> **EXERCISE BRIEF**
Could every line of the data be printed exactly as it reads?
↓
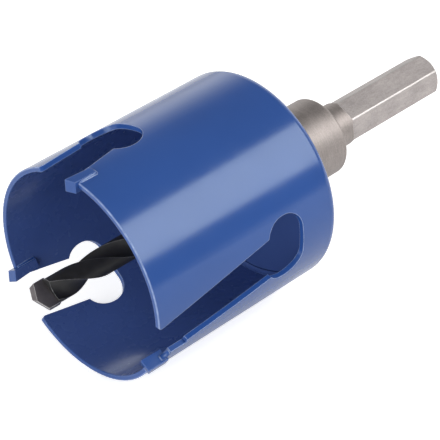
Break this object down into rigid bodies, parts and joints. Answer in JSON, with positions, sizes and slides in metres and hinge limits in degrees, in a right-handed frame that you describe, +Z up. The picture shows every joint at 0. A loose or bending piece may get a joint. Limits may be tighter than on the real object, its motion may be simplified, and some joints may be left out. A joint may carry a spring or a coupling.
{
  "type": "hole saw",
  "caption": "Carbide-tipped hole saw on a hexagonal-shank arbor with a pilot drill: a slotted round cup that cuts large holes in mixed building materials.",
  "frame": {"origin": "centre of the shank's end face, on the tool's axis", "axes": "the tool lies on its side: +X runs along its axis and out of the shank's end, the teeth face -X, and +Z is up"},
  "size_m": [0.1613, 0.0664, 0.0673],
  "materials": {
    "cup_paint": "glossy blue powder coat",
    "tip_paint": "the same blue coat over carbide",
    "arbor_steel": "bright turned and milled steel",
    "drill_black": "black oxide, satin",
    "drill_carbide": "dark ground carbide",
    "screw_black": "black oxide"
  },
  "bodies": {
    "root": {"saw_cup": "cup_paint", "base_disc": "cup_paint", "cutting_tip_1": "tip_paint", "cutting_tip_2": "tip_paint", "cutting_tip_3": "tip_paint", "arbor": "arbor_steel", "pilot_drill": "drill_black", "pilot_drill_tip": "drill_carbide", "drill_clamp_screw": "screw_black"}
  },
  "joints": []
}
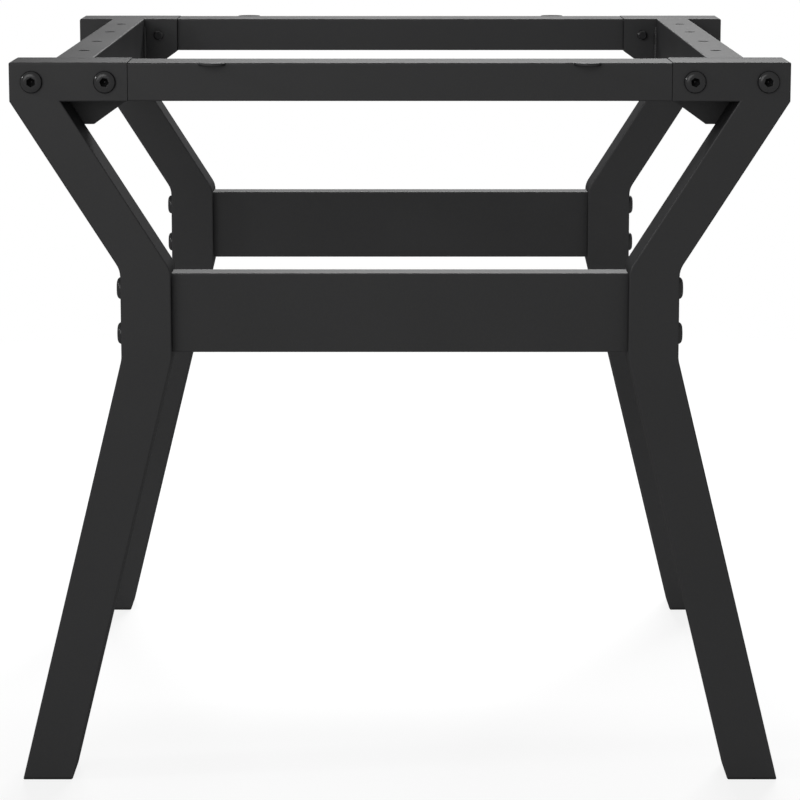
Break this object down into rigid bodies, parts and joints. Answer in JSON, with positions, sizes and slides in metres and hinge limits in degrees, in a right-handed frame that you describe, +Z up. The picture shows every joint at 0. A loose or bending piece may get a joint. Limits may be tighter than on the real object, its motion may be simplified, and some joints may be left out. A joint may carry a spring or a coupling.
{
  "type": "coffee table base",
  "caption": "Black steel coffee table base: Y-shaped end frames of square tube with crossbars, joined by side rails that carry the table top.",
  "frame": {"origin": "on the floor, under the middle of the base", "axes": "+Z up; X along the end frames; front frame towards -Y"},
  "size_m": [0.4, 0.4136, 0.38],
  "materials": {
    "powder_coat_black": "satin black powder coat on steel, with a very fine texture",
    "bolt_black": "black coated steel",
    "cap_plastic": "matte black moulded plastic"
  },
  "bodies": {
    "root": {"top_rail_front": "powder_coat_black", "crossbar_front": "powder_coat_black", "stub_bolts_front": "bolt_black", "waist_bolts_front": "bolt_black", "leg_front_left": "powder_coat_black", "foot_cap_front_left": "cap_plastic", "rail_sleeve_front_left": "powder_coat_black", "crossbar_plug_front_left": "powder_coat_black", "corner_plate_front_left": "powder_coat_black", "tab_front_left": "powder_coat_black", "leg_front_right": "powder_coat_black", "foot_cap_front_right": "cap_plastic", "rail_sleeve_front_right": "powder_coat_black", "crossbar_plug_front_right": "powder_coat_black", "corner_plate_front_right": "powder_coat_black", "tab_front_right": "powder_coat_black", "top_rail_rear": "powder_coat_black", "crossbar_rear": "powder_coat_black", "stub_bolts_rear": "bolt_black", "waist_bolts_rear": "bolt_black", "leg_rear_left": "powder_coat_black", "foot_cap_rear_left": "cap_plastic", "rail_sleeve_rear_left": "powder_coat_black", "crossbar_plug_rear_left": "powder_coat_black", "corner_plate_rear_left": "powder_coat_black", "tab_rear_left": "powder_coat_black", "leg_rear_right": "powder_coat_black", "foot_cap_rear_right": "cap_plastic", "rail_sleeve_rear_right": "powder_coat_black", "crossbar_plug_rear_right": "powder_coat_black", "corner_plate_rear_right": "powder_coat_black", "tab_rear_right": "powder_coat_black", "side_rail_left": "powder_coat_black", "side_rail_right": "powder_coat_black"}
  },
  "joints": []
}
↑
> **FULL RESPONSE**
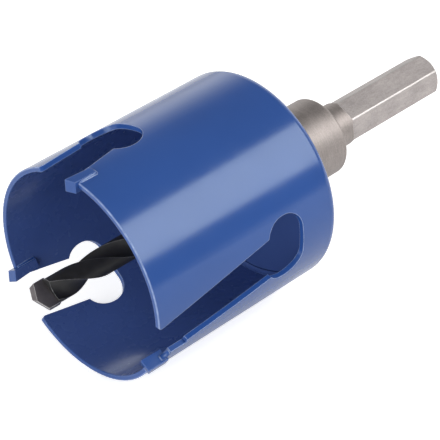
Break this object down into rigid bodies, parts and joints. Answer in JSON, with positions, sizes and slides in metres and hinge limits in degrees, in a right-handed frame that you describe, +Z up. The picture shows every joint at 0. A loose or bending piece may get a joint. Limits may be tighter than on the real object, its motion may be simplified, and some joints may be left out. A joint may carry a spring or a coupling.
{
  "type": "hole saw",
  "caption": "Carbide-tipped hole saw on a hexagonal-shank arbor with a pilot drill: a slotted round cup that cuts large holes in mixed building materials.",
  "frame": {"origin": "centre of the shank's end face, on the tool's axis", "axes": "the tool lies on its side: +X runs along its axis and out of the shank's end, the teeth face -X, and +Z is up"},
  "size_m": [0.1613, 0.0664, 0.0673],
  "materials": {
    "cup_paint": "glossy blue powder coat",
    "tip_paint": "the same blue coat over carbide",
    "arbor_steel": "bright turned and milled steel",
    "drill_black": "black oxide, satin",
    "drill_carbide": "dark ground carbide",
    "screw_black": "black oxide"
  },
  "bodies": {
    "root": {"saw_cup": "cup_paint", "base_disc": "cup_paint", "cutting_tip_1": "tip_paint", "cutting_tip_2": "tip_paint", "cutting_tip_3": "tip_paint", "arbor": "arbor_steel", "pilot_drill": "drill_black", "pilot_drill_tip": "drill_carbide", "drill_clamp_screw": "screw_black"}
  },
  "joints": []
}
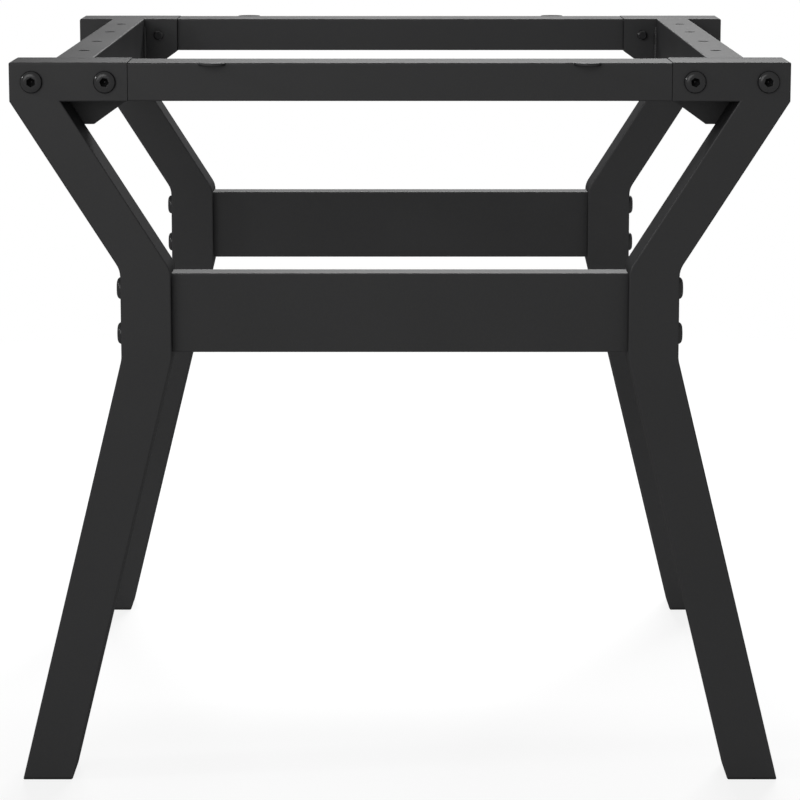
Break this object down into rigid bodies, parts and joints. Answer in JSON, with positions, sizes and slides in metres and hinge limits in degrees, in a right-handed frame that you describe, +Z up. The picture shows every joint at 0. A loose or bending piece may get a joint. Limits may be tighter than on the real object, its motion may be simplified, and some joints may be left out. A joint may carry a spring or a coupling.
{
  "type": "coffee table base",
  "caption": "Black steel coffee table base: Y-shaped end frames of square tube with crossbars, joined by side rails that carry the table top.",
  "frame": {"origin": "on the floor, under the middle of the base", "axes": "+Z up; X along the end frames; front frame towards -Y"},
  "size_m": [0.4, 0.4136, 0.38],
  "materials": {
    "powder_coat_black": "satin black powder coat on steel, with a very fine texture",
    "bolt_black": "black coated steel",
    "cap_plastic": "matte black moulded plastic"
  },
  "bodies": {
    "root": {"top_rail_front": "powder_coat_black", "crossbar_front": "powder_coat_black", "stub_bolts_front": "bolt_black", "waist_bolts_front": "bolt_black", "leg_front_left": "powder_coat_black", "foot_cap_front_left": "cap_plastic", "rail_sleeve_front_left": "powder_coat_black", "crossbar_plug_front_left": "powder_coat_black", "corner_plate_front_left": "powder_coat_black", "tab_front_left": "powder_coat_black", "leg_front_right": "powder_coat_black", "foot_cap_front_right": "cap_plastic", "rail_sleeve_front_right": "powder_coat_black", "crossbar_plug_front_right": "powder_coat_black", "corner_plate_front_right": "powder_coat_black", "tab_front_right": "powder_coat_black", "top_rail_rear": "powder_coat_black", "crossbar_rear": "powder_coat_black", "stub_bolts_rear": "bolt_black", "waist_bolts_rear": "bolt_black", "leg_rear_left": "powder_coat_black", "foot_cap_rear_left": "cap_plastic", "rail_sleeve_rear_left": "powder_coat_black", "crossbar_plug_rear_left": "powder_coat_black", "corner_plate_rear_left": "powder_coat_black", "tab_rear_left": "powder_coat_black", "leg_rear_right": "powder_coat_black", "foot_cap_rear_right": "cap_plastic", "rail_sleeve_rear_right": "powder_coat_black", "crossbar_plug_rear_right": "powder_coat_black", "corner_plate_rear_right": "powder_coat_black", "tab_rear_right": "powder_coat_black", "side_rail_left": "powder_coat_black", "side_rail_right": "powder_coat_black"}
  },
  "joints": []
}